Pressure in general is the force acting on a surface, divided by that surface area:

${\displaystyle p={\frac {F}{A}}}$

With hydrostatic pressure, the acting force is the weight of the fluid. Weight of a body is calculated as:

${\displaystyle F_{g}=mg}$

Where m is the mass of the body and g is the gravitational acceleration. Combining these two equations we have:

${\displaystyle p_{h}={\frac {mg}{A}}}$

We put lower index to denote the pressure is hydrostatic. Let us introduce density into the equation. Density is by definition mass per unit volume:

${\displaystyle \rho ={\frac {m}{V}}}$

Solving for m and plugging into the previous equation we obtain:

${\displaystyle p_{h}={\frac {\rho \cdot Vg}{A}}}$

We will assume that the volume of interest is prism or cylinder. Its height h is then perpendicular to its base, whose surface area is again A. Volume can therefore be calculated as:

${\displaystyle V=A\cdot h}$

Combining with the previous we get:

${\displaystyle p_{h}={\frac {\rho \cdot A\cdot h\cdot g}{A}}}$

We can see that the surface areas cancel out, thus the hydrostatic pressure truly does not depend on the shape of the contatiner, only its height.

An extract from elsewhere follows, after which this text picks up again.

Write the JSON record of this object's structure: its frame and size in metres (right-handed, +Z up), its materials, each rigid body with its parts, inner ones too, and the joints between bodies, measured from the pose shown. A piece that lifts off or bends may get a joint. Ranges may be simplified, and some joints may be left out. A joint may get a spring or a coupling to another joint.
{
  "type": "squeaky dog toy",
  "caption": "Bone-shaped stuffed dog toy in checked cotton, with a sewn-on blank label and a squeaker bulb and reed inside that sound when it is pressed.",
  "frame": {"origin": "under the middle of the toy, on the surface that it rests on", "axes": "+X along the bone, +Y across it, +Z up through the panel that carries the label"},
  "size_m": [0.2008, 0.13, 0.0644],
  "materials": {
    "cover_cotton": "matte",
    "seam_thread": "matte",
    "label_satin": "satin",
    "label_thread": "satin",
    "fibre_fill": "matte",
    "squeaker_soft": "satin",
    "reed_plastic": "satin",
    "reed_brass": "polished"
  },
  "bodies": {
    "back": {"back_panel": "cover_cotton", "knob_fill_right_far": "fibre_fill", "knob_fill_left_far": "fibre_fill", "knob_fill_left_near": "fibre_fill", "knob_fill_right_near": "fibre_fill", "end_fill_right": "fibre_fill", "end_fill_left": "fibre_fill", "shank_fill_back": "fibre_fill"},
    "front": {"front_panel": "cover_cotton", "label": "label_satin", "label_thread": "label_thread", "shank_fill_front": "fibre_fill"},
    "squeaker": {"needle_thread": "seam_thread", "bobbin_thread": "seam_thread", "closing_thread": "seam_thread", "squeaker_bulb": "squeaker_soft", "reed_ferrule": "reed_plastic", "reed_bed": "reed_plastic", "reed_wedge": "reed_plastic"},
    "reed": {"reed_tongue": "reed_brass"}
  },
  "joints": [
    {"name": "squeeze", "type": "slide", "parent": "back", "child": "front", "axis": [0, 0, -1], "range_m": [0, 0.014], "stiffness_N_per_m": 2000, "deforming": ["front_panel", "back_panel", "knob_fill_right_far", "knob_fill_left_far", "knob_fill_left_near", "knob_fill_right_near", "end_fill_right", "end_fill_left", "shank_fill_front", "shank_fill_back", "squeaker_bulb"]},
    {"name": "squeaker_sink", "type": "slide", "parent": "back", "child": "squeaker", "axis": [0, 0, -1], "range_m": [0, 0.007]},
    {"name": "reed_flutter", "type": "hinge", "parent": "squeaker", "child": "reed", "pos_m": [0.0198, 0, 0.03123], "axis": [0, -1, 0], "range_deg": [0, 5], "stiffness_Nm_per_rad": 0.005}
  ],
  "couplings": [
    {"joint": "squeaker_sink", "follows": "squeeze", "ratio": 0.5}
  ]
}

${\displaystyle p_{h}=\rho \cdot h\cdot g}$

In the previous problem we built on the fact, that the liquid is incompressible, thus its density is independent of pressure. Hydrostatic pressure was then a linear function of height. However, this does not hold in gases. Yet it is still true, that the small change in pressure is proportional to the small change in height, or:

${\displaystyle dp=\rho \cdot g\cdot dh}$

In contrast to the previous problem, we choose such coordinate system, that height (altitude) is increasing upwards, in centrifugal direction. Gravitational acceleration is then negative, yet we will employ absolute value and put negative sign before.

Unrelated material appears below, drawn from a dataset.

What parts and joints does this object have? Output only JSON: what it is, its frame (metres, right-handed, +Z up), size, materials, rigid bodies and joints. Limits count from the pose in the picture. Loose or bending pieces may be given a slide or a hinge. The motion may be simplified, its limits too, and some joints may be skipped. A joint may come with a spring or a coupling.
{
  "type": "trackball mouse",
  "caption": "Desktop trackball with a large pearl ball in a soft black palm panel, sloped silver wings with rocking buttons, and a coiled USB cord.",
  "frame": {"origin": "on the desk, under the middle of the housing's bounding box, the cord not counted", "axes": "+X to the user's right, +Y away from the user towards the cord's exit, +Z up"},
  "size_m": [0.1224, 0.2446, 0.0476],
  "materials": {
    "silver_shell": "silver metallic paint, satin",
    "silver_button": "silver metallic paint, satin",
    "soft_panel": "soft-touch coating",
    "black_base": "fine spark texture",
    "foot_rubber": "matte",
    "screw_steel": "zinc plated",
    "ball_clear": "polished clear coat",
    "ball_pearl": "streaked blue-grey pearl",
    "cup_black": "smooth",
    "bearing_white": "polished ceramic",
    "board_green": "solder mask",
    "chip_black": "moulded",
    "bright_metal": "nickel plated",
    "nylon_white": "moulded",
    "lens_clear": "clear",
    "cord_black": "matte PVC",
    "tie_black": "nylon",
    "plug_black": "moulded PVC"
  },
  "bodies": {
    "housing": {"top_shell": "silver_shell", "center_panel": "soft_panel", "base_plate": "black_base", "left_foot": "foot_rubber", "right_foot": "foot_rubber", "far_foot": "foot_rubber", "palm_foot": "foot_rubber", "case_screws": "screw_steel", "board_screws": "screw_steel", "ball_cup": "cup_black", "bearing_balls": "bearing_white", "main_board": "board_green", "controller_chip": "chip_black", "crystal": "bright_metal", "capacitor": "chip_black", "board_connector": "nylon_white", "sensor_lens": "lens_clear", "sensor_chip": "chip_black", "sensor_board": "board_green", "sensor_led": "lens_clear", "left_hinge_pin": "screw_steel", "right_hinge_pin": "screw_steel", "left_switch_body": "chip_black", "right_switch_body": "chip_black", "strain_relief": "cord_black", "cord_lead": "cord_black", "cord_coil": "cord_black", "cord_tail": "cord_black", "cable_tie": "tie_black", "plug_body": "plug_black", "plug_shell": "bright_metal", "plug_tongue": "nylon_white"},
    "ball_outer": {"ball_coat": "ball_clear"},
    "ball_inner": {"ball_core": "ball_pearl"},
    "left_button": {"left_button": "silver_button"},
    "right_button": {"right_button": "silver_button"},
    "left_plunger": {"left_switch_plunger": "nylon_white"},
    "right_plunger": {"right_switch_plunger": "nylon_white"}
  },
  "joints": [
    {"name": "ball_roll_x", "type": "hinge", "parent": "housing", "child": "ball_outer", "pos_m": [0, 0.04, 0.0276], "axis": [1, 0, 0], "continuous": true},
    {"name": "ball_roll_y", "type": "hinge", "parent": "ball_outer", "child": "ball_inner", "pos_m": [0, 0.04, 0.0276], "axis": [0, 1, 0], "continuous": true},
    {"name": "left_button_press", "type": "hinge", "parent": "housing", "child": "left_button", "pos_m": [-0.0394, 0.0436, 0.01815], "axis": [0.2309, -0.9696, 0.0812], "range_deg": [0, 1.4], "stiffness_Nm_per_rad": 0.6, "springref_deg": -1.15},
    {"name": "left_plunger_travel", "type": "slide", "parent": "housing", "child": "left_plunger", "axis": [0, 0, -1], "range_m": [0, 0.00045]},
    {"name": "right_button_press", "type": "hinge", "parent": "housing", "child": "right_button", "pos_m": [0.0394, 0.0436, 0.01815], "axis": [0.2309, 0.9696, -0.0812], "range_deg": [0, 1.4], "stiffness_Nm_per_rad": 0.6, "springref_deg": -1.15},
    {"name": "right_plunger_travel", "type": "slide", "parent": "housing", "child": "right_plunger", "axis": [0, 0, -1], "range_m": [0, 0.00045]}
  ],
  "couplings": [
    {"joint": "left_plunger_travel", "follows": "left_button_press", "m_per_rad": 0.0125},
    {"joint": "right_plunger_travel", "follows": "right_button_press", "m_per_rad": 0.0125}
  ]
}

${\displaystyle dp=-\rho \cdot |g|\cdot dh}$

We will need to integrate this function to get p(h), keeping in mind that the density is dependent on the pressure. We will need to find this function ρ(p) first. State equation of ideal gas tells us that:

${\displaystyle pV=nRT}$

where the right side of the equation is the number of moles, universal gas constant and absolute temperature respectively. With slight modification, we get:

${\displaystyle {\frac {p}{RT}}={\frac {n}{V}}}$

Dimensions are mole per unit volume, but the density is mass per unit volume. If we therefore multiply both sides by molar mass M, the dimensions would be as desired.

${\displaystyle {\frac {pM}{RT}}={\frac {nM}{V}}=\rho }$

Plugging the density into our original equation:

${\displaystyle dp=-{\frac {pM}{RT}}\cdot |g|\cdot dh}$

Rearranging:

${\displaystyle {\frac {dp}{p}}=-{\frac {|g|M}{RT}}\cdot dh}$

Now we can integrate the equation with appropriate integral bounds. Lower bound is the reference height (let's choose 0) with pressure denoted ${\displaystyle p_{0}}$. Upper bound is the height of interest h with presure of interest p.

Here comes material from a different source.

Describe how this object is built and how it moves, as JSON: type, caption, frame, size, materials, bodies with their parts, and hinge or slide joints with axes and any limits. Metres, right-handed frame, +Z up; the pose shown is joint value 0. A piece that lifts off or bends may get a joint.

${\displaystyle \int _{p_{0}}^{p}{\frac {1}{p}}dp=\int _{0}^{h}-{\frac {|g|M}{RT}}dh}$

Performing the integration and assuming the right side contains only the constants, we get:

${\displaystyle \ln {\frac {p}{p_{0}}}=-{\frac {|g|M}{RT}}\cdot h}$

After slight rearranging, we get out final result:

${\displaystyle p=p_{0}e^{-{\frac {|g|M}{RT}}h}}$

We can see that the pressure decreases in exponential manner with altitude.